C’est comme ça que je t’aime, meilleure série québécoise

Le duo Létourneau-Rivard a encore réussi à nous surprendre avec sa comédie criminelle et conjugale, grinçante, rocambolesque, mais surtout très drôle. Cette chronique d’un été meurtrier emprunte au true crime pour raconter les péripéties de deux couples à la dérive dans la chic banlieue de Sainte-Foy, en 1974. Le temps d’un camp de vacances, ceux-ci deviendront les nouveaux barons de la pègre locale. On a déjà hâte à la suite.
I Am Not Okay With This, meilleure série ado

À l’instar de Sophie Lillis, qui incarne Sidney, jeune fille se découvrant des pouvoirs de télékinésie, nous réclamons une seconde saison ! D’abord parce que nous adorons l’univers tordu du bédéiste américain Charles Forsman (The End of the F***ing World). Ensuite, parce que nous y aimons les références aux films de John Hugues et aux romans de Stephen King. Et enfin, parce que Netflix n’a pas le droit de nous abandonner alors que Sidney fait face à son destin.
Claire et les vieux, meilleure websérie québécoise

Claire et les vieux jette un regard empreint de tendresse sur l’enfance et son contraire. Que la websérie écrite par Sarah Pellerin et réalisée par Charles Grenier nous parvienne alors que les fractures entre les générations sont exacerbées par la pandémie ajoute à la magie de cette histoire d’une enfant de neuf ans forcée de séjourner dans la résidence de sa grand-mère.

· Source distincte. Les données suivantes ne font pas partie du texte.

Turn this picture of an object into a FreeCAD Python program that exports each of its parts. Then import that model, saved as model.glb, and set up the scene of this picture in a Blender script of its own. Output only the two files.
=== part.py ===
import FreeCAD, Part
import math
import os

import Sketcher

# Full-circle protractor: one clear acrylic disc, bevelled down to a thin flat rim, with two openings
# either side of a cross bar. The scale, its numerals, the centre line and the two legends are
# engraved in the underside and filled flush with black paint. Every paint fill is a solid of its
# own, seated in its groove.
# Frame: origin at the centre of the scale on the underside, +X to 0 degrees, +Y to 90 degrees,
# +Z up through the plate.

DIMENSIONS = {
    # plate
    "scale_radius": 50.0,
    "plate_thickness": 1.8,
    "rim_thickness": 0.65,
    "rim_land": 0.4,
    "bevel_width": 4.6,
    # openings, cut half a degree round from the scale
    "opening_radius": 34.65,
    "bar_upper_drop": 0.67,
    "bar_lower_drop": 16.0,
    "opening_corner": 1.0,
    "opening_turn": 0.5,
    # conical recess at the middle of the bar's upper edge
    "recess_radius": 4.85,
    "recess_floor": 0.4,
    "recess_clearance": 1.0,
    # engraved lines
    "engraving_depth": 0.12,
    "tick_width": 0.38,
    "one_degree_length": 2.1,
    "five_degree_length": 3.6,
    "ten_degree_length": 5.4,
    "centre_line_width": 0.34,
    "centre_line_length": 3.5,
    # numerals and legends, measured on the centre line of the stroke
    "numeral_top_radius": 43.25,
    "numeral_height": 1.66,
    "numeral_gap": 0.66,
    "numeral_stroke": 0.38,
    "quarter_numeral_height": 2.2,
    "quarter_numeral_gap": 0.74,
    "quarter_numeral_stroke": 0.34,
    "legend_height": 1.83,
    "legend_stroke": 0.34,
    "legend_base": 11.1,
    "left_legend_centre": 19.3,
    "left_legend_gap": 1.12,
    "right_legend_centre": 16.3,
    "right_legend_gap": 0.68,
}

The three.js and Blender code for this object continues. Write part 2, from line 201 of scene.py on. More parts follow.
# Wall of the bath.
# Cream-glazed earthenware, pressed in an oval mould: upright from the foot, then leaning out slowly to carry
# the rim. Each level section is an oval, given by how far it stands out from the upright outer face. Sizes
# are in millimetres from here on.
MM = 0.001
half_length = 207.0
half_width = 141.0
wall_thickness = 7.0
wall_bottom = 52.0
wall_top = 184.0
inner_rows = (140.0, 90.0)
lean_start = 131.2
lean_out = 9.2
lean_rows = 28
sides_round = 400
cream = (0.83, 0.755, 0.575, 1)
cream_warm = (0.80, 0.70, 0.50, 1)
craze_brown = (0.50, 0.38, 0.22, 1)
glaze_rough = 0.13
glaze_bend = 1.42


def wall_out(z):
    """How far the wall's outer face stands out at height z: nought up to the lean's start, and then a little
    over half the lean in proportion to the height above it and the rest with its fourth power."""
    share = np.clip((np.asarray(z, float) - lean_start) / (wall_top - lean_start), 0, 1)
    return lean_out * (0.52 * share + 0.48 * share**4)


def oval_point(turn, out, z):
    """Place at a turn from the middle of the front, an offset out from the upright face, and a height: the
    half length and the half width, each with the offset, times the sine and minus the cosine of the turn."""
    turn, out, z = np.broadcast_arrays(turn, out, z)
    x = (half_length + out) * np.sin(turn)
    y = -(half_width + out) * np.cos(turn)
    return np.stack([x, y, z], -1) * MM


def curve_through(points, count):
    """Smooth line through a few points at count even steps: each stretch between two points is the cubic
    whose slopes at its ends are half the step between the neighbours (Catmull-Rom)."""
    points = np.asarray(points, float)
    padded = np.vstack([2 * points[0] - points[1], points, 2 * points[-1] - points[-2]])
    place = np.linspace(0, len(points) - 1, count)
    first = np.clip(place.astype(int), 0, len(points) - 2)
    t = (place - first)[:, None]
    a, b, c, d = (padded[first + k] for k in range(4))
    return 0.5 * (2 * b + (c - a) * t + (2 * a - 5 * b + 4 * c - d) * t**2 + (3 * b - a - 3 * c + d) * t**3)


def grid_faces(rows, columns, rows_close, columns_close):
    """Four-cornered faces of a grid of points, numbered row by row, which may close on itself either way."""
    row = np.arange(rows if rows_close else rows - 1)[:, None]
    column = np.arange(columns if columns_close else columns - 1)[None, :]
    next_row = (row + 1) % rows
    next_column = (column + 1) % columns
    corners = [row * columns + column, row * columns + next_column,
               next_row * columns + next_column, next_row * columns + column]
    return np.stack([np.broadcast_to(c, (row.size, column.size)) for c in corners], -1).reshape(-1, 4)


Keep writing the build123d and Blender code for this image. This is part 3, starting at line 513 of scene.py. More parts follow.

La jeune Irlande Côté y est tour à tour lunaire et solaire face à une Muriel Dutil bouleversante.
Lâcher prise et Schitt’s Creek, les meilleurs adieux

Parce que toute bonne chose a une fin, il a fallu se résigner à dire adieu à deux clans colorés qui nous ont fait vivre bien des émotions alors qu’ils devaient se reconstruire après de durs revers de fortune. Qui ne gardera pas un souvenir tendre de Valérie et de sa mère Madeleine, de Lâcher prise, et de l’excentrique famille Rose, de Schitt’s Creek ? Et que dire du baptême de la fille d’Éric et Kevin et du mariage de David et Patrick ? Deux finales qui nous ont mis un baume au cœur !
The Crown 4, meilleure suite

Le quotidien des Windsor n’étant pas des plus palpitants, il fallait s’attendre à ce que la série de Peter Morgan connaisse une baisse de régime à sa troisième saison. Or, avec l’arrivée de Margaret Thatcher (Gillian Anderson) et de Lady Di (Emma Corrin) à la cour d’Élisabeth II (Olivia Colman), The Crown a repris du poil de la bête. L’excellente quatrième saison dérange tellement que le gouvernement britannique a demandé à Netflix de présenter la série comme une… fiction !
I May Destroy You, le coup de semonce

La remarquable Unbelievable racontant la traque d’un violeur en série avait mis la barre haut. La magistrale I May Destroy You, de la Britannique Michaela Coel, va encore plus loin. Non seulement elle démonte les failles du système policier et juridique, mais elle décortique expertement les mécanismes subtils du consentement comme jamais une série ne l’a fait. C’est au surplus d’une finesse inouïe, porté par un texte en feux d’artifice et des acteurs sublimes.